A groundbreaking study from the Institut Pasteur has revealed how aminoglycoside antibiotics penetrate bacterial cells, a discovery that could significantly enhance their effectiveness against resistant strains. Published in Science Advances on September 5, 2025, the research identifies sugar transporters as crucial facilitators of antibiotic entry into bacteria, specifically Escherichia coli, a common pathogen causing severe infections.
The research team, which included scientists from Inserm, CNRS, and Université Paris Cité, demonstrated that aminoglycosides utilize sugar transporters—proteins that typically allow sugars like glucose and fructose to enter bacterial cells. This finding not only elucidates the entry mechanism of these antibiotics but also presents an opportunity to improve their penetration rates, particularly in resistant bacterial strains.
Understanding the Role of Sugar Transporters
Aminoglycosides are known for their effectiveness against a variety of bacteria, including Pseudomonas aeruginosa and Staphylococcus aureus. Their ability to cross the double membrane of gram-negative bacteria like E. coli is vital for disrupting protein synthesis, which leads to bacterial death. Despite their effectiveness, some strains of E. coli have developed resistance, contributing to approximately 829,000 deaths worldwide in 2019.
According to Zeynep Baharoglu, lead author and Research Director at the Institut Pasteur, the mechanism by which aminoglycosides enter bacterial cells has long been debated. Previous theories suggested passive entry through the bacterial envelope. However, the team’s research, which initially focused on stress response in bacteria, opened new avenues for understanding antibiotic transport.
While investigating Vibrio cholerae, the team observed that the antibiotics’ efficacy correlated with the presence of sugar transporters. This prompted further studies on E. coli, leading to unexpected results. “Using fluorescent aminoglycosides, we confirmed they actively enter E. coli through sugar transporters, marking the first evidence of this transport mechanism for antibiotics,” Baharoglu stated.

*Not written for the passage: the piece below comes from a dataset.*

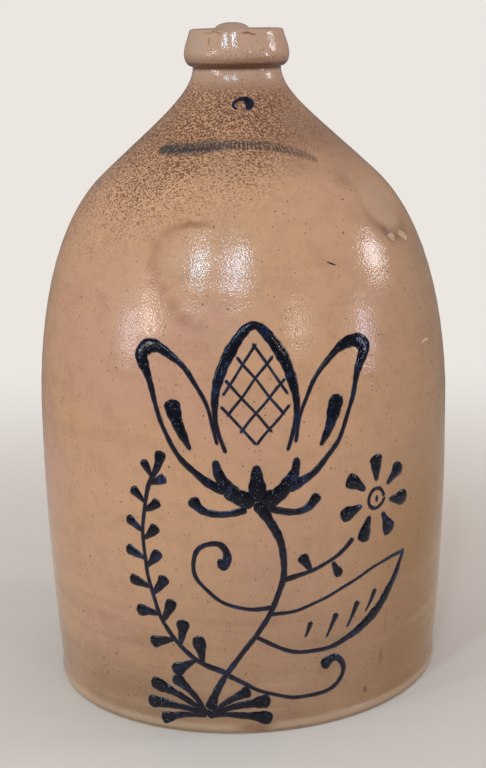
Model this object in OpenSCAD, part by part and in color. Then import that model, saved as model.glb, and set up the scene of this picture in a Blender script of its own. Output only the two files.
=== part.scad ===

Enhancing Antibiotic Sensitivity with Uridine
The researchers noted that the abundance of sugar transporters can vary depending on environmental sugar levels. To investigate this further, they tested 200 compounds on human samples contaminated with E. coli and in animal models of urinary tract infections. They identified uridine as a potent candidate that could double the number of sugar transporters in the bacteria.
The results were striking: the introduction of uridine led to a tenfold increase in sensitivity of E. coli to aminoglycosides. The study noted that even drug-resistant strains regained sensitivity to these antibiotics in the presence of uridine. Baharoglu emphasized the significance of this finding, indicating that it could lead to reduced antibiotic dosages, thereby lowering the risk of developing resistance and minimizing side effects associated with high doses, such as kidney and inner ear toxicity.
The implications of this discovery extend beyond E. coli. Similar effects were observed in other bacterial strains, raising hopes for broader applications in treating infections.
Didier Mazel, Head of the Bacterial Genome Plasticity Unit at the Institut Pasteur, highlighted that uridine is already used in clinical practice for various conditions. Its established safety profile in humans allows for quicker clinical trials and potentially reduces the costs associated with bringing new treatments to market.
According to the World Health Organization, antibiotic-resistant bacteria contributed to over 6 million deaths in 2019 alone. The research from the Institut Pasteur underscores the crucial role of fundamental scientific investigation in developing strategies to combat antibiotic resistance effectively.
As clinical trials are anticipated in the near future, this innovative approach could transform how aminoglycosides and potentially other antibiotics are utilized in medical settings, offering hope in the ongoing battle against resistant bacterial infections.